The UNNEST test uses cursor.execute() to run an INSERT .. UNNEST query. Instead of sending row-by-row inserts, this method sends arrays (one per column) and expands them into rows in PostgreSQL. This reduces query planning overhead compared to EXECUTEMANY.

Example with batch size 1000:

emhealth db test-unnest 1000

Example output

Each test is run 5 times. Results include raw wall times, throughput (rows/s), and query planning/execution stats from pg_stat_statements.

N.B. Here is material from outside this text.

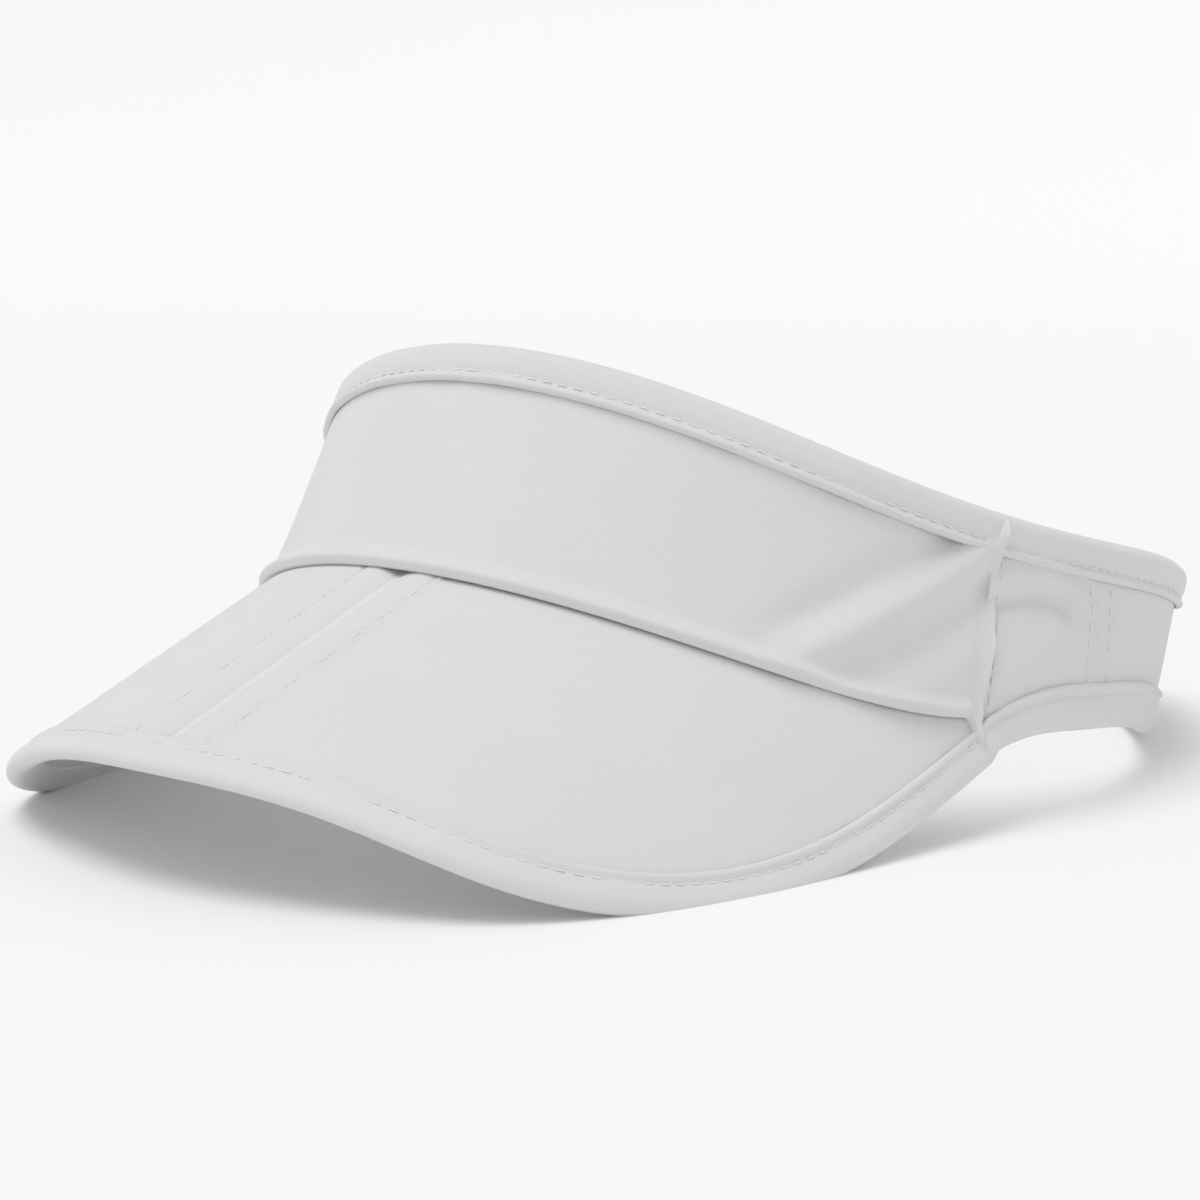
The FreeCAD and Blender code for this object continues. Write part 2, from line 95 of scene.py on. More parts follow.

Example output (truncated):

Using insert_copy to insert 997,905 rows into data_staging table:
    Batch size: 8000000
    Raw run times: [0.8793832040391862, 0.903236785903573, 0.8884079209528863, 0.8673364277929068, 0.8408198338001966], rows/s: [1134778.3257815468, 1104809.9629840956, 1123250.903627322, 1150539.7075726986, 1186823.8115766563]
    Avg time over 5 runs: 0.8758 s
    Avg performance: 1,140,040.5423 rows/s
    Calls per run: 1
    Plan time per call: 0.0000 ms
    Exec time per call: 865.8786 ms

Interpreting results

COPY is typically the fastest for bulk ingestion. Experiment with chunk sizes (e.g. 4 MB, 8 MB, 16 MB) to balance client/server memory usage.
EXECUTEMANY is slower but more flexible when UPSERTs are required.
UNNEST can outperform EXECUTEMANY for medium batch sizes, since fewer query plans are created.
Always run with different batch sizes (1,000, 5,000, 10,000) and average results across trials for reliable benchmarks.

Import HM data from PostgreSQL

Note

This functionality is currently under development

On a MPC running Windows 10 and TEM server 7.2+, the health monitor data (not UEC) is stored in a PostgreSQL database and linked to MSSQL using foreign-data wrapper (DSPostgres). The client to import this data directly from MPC is under development.